Adam, for his part, like every son and daughter of Adam since, just can’t bring himself to do what is needed. He just can’t be humble and admit what he has done—humility being, after all, an acknowledgement of the truth. He dissembles, he lies, then he blames Eve, who blames the serpent—between the two of them, they try every human maneuver to avoid the circumstances.

The trajectory of the story is that once fallen, Adam and Eve simply cannot do what is needed—and the story doesn’t really tell what that might be—to restore the relationship with God. It seems pretty clear that, left to our own devices, we’ll make things worse every time—compounding disobedience with lies and blame. Righting that relationship with God is going to depend entirely, in the end, on God: the first in a long series of lessons about the need for God’s grace that ends on a cross in First Century Palestine.

I wonder every time I read this: What if Adam and Eve had just said, “I messed up, God. I did exactly what You told me not to do, and I am sorry!” Would mankind have lost Paradise?

No matter. That was then this is now. They didn’t and we did. But the story reminds me of a few of the basic essentials from which my Catholic faith begins:

There is a God.
I am not He.
He made me and He loves me
He knows what I have done.
He looks for me even when I have sinned.


The Exultet at Easter puts it together this way: O happy fault, that gained for us so great a Redeemer. God, in his knowledge, knew Adam would sin, just as He knew Adam had sinned when he hid from God in the garden. He knew that calls to reconciliation alone would not reconcile man to Himself, but He had a plan from the first instant of creation to do just that. That plan would restore man not to the earthly paradise that Adam and Eve lost for us—but to a heavenly one. Instead of an earthly perfection, Adam’s sin ultimately gives us access to supernatural life with God.

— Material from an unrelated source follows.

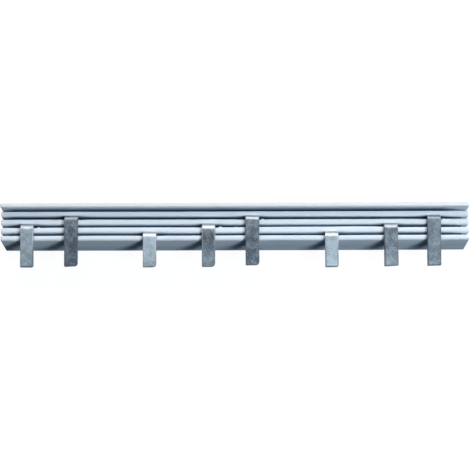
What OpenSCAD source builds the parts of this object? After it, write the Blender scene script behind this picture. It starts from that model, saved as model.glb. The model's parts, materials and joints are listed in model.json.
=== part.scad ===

It’s becoming clear to me that the Catholic Church expects me to take seriously Christ’s admonition to be perfect as God in heaven is perfect, acknowledging all the while that it isn't going to happen this side of the grave. Like Adam (and Eve) , I cannot do it on my own, but because of Adam (and Eve) , God sent the means into the world—His Son—for me, someday, to become perfect by His sacrifice and His grace. It’ a pretty good inheritance from our first parents.